But mark here the omniscience of God. Saul would have been confirmed in the kingdom forever if he had obeyed. Will God permit a sinful man to prevent the development of His purpose? Nay, God foresaw the utter failure of Saul, and provides beforehand. So that, when Saul fell in Gilboa, David is brought forward as the man whom God had chosen. In this, as in many other recorded instances, how marvelously blended are reward for faithfulness in man as responsible, and the sovereign will of God, who does not permit man's inevitable failure to frustrate His purposes of grace. Therefore God, who had all Saul's course, from first to last, before His omniscient eye, provides for the necessities of grace, and calls David, and anoints him, long before the evil course of Saul is run. It is the connection of these two principles that human reason is incapable of grasping. Faith, where it cannot see, yet believes.
The succeeding events show a more rapid descent in evil. When David was anointed (chap. 16:13,14),the Spirit of the Lord came upon David from that day forward. But the Spirit of the Lord departed from Saul, and an evil spirit from the Lord troubled him.” The servants know who sent the evil spirit, and seek to exorcise the demon by a skilful player on a harp. God overrules their act, and brings His anointed unto the king. Did David's harp allay the perturbed spirit of the king? At first it did (chap. 16:23), but Saul repented not, and more than once he tried to smite David to the wall with his javelin.
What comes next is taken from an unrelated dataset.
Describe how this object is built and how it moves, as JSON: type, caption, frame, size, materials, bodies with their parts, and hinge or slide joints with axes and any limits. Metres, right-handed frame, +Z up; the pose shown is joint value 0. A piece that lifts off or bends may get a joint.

The harp, which was afterward to sound in praises to God, was first used to soothe a wretched king. Like the deaf adder, he would not be charmed. David's skill does not eradicate jealousy and rancorous hate from Saul's breast. The youth had slain the giant that terrified the king and his army, and the women, in the song of victory, had ascribed to David ten thousands, only thousands to Saul. This stirred up hidden depths of evil in the king's heart, and he sought to kill David. He knew that the kingdom was given to David by God, and he hated him the more. It was rebellion against God, as well as hatred of David. It was the enmity of man's king against God's anointed-the same feeling that said, when Jesus, the true Heir, came, “This is the heir, come, let us kill him, that the inheritance may be ours.”
Nothing so excites enmity in man as seeing faith and obedience in another. The closest natural ties avail not to quench the burning hate of a soul impelled by Satan against those who bow in faith to the word of God. Jonathan knew that David was to be king, and he bowed in obedience to God. Naturally he was heir to the throne, but it was enough for him that God had spoken. But this brings upon him his father's hatred, and at him also the javelin is hurled; even Jonathan's mother escapes not the rage of Saul. “Thou son of a perverse, rebellious woman.” So the Lord Jesus said, of whom David was type, “A man's foes shall be they of his own household.” Jonathan's faith might not and did not lead him out of his father's house; yet by it, and his love for David, he gave him all the outward marks of being heir to the throne, he “stripped himself of the robe that was upon him, and gave it to David, and his garments, even to his sword, and to his bow, and to his girdle.” (Chap. 18:4.) Mere love for David did not cause this self-sacrifice; it was faith and obedience to the sovereign will of God. It is a little pattern of what is now one of our greatest privileges, to “present our bodies a living sacrifice, holy, acceptable unto God, our reasonable service.”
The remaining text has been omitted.